• The exercise:
Extract every record, keeping each one exactly as it is.

• CAD and scene scripts:

● ● ● ●

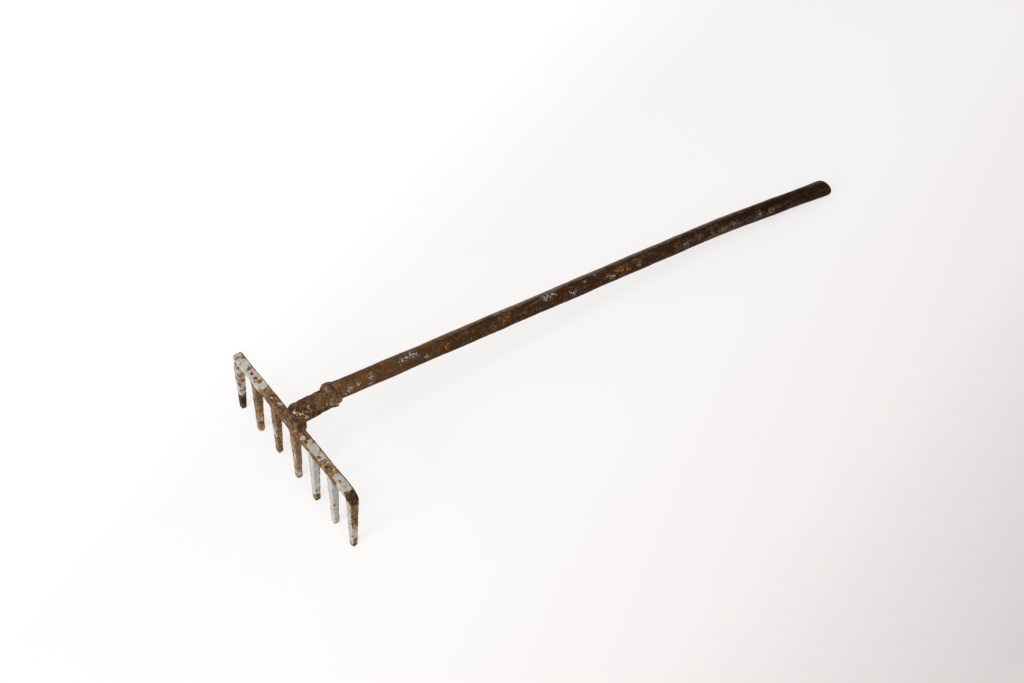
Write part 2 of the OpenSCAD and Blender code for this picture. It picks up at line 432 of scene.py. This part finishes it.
def bar_finish(at, place, facing):
    """Paint by its place along the top and the front, and down the two outer tines."""
    x, y, z = place
    ragged = pushed(at, 4.0, 7.0)
    front = (-facing[1]).step(0.4, 0.8)
    above = ramp(x, [
        (-165, 0.84), (-157, 0.80), (-153, 0.60), (-146, 0.84), (-112, 0.82), (-84, 0.80),
        (-79, 0.05), (32, 0.06), (40, 0.62), (48, 0.84), (72, 0.80), (79, 0.36), (104, 0.44),
        (110, 0.84), (138, 0.82), (144, 0.08), (153, 0.0),
    ])
    ahead = ramp(x, [
        (-165, 0.70), (-90, 0.80), (-83, 0.05), (40, 0.04), (74, 0.16), (80, 0.60), (88, 0.50),
        (92, 0.14), (116, 0.16), (121, 0.65), (139, 0.75), (147, 0.20), (153, 0.10),
    ])
    cover = above + (ahead - above) * front
    cover = cover - spots(ragged, RUST_SPOTS) * 1.2 + spots(ragged, PAINT_FLECKS) * 1.1
    far_side = ramp(z, [
        (0, 0.25), (8, 0.10), (31, 0.12), (35, 0.80), (48, 0.76), (54, 0.50), (112, 0.62),
    ])
    near_side = ramp(z, [
        (0, 0.16), (12, 0.25), (24, 0.72), (42, 0.70), (50, 0.34), (64, 0.20), (78, 0.08), (112, 0.02),
    ])
    near_front = ramp(z, [(0, 0.50), (14, 0.84), (88, 0.84), (98, 0.40), (106, 0.05), (112, 0.0)])
    near_cover = near_side + (near_front - near_side) * front
    low = 1 - z.step(96, 100)
    far = low * (1 - x.step(-154.5, -152.5))
    near = x.step(139, 143)
    cover = cover * (1 - far) * (1 - near) + far_side * far + near_cover * near
    burnt = ball(at, (150, 8, 108), 17)
    # The back edge is worn bare and dark, and the far half has the cleaner paint. The top's paint is
    # greyer than the front's, partly from grime and partly as painted shade.
    bare = y.step(10.0, 12.5) * z.step(104, 110)
    grime_and_shade = 0.36 + x.step(-90, 0) * 0.26 - front * 0.30
    dark_tip = far * (1 - z.step(28, 36))
    tone = 0.01 - bare * 0.16 - burnt * 0.60 - dark_tip * 0.42
    return cover - bare * 0.45, grime_and_shade, tone


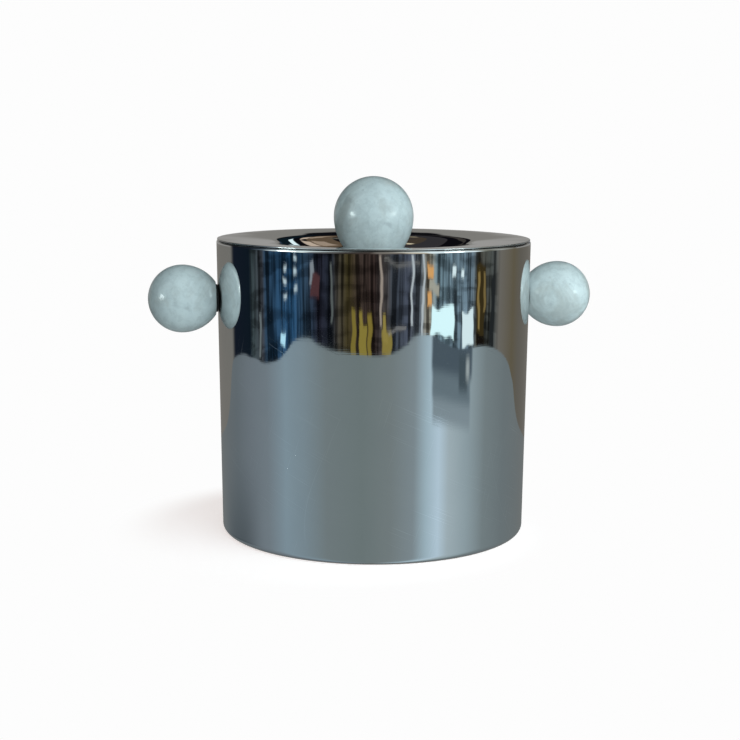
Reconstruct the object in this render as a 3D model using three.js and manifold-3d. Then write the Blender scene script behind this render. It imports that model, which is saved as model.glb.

● ● ● ●

• Answer to the exercise:
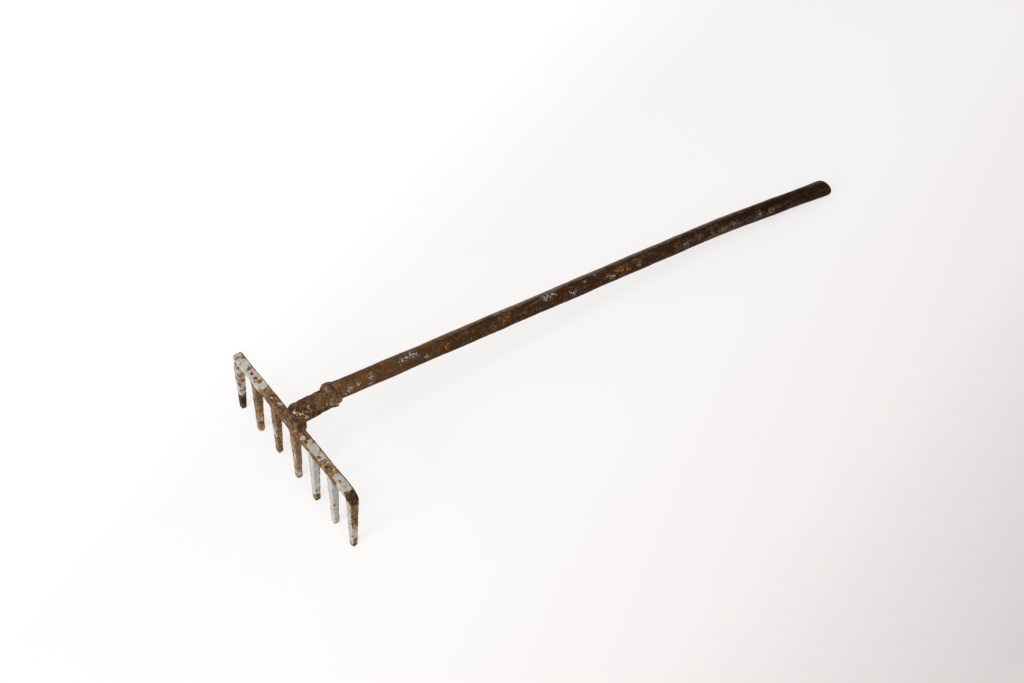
Write part 2 of the OpenSCAD and Blender code for this picture. It picks up at line 432 of scene.py. This part finishes it.
def bar_finish(at, place, facing):
    """Paint by its place along the top and the front, and down the two outer tines."""
    x, y, z = place
    ragged = pushed(at, 4.0, 7.0)
    front = (-facing[1]).step(0.4, 0.8)
    above = ramp(x, [
        (-165, 0.84), (-157, 0.80), (-153, 0.60), (-146, 0.84), (-112, 0.82), (-84, 0.80),
        (-79, 0.05), (32, 0.06), (40, 0.62), (48, 0.84), (72, 0.80), (79, 0.36), (104, 0.44),
        (110, 0.84), (138, 0.82), (144, 0.08), (153, 0.0),
    ])
    ahead = ramp(x, [
        (-165, 0.70), (-90, 0.80), (-83, 0.05), (40, 0.04), (74, 0.16), (80, 0.60), (88, 0.50),
        (92, 0.14), (116, 0.16), (121, 0.65), (139, 0.75), (147, 0.20), (153, 0.10),
    ])
    cover = above + (ahead - above) * front
    cover = cover - spots(ragged, RUST_SPOTS) * 1.2 + spots(ragged, PAINT_FLECKS) * 1.1
    far_side = ramp(z, [
        (0, 0.25), (8, 0.10), (31, 0.12), (35, 0.80), (48, 0.76), (54, 0.50), (112, 0.62),
    ])
    near_side = ramp(z, [
        (0, 0.16), (12, 0.25), (24, 0.72), (42, 0.70), (50, 0.34), (64, 0.20), (78, 0.08), (112, 0.02),
    ])
    near_front = ramp(z, [(0, 0.50), (14, 0.84), (88, 0.84), (98, 0.40), (106, 0.05), (112, 0.0)])
    near_cover = near_side + (near_front - near_side) * front
    low = 1 - z.step(96, 100)
    far = low * (1 - x.step(-154.5, -152.5))
    near = x.step(139, 143)
    cover = cover * (1 - far) * (1 - near) + far_side * far + near_cover * near
    burnt = ball(at, (150, 8, 108), 17)
    # The back edge is worn bare and dark, and the far half has the cleaner paint. The top's paint is
    # greyer than the front's, partly from grime and partly as painted shade.
    bare = y.step(10.0, 12.5) * z.step(104, 110)
    grime_and_shade = 0.36 + x.step(-90, 0) * 0.26 - front * 0.30
    dark_tip = far * (1 - z.step(28, 36))
    tone = 0.01 - bare * 0.16 - burnt * 0.60 - dark_tip * 0.42
    return cover - bare * 0.45, grime_and_shade, tone


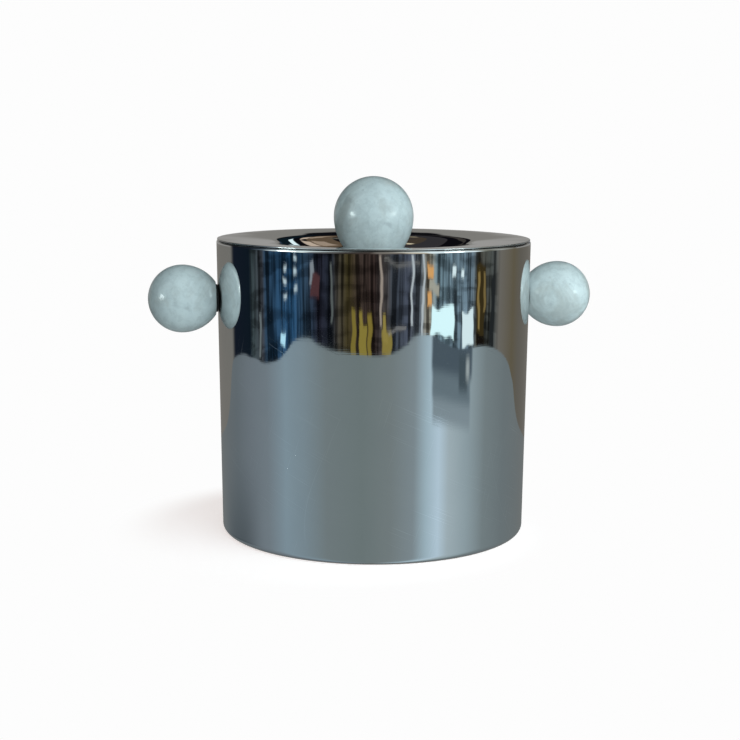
Reconstruct the object in this render as a 3D model using three.js and manifold-3d. Then write the Blender scene script behind this render. It imports that model, which is saved as model.glb.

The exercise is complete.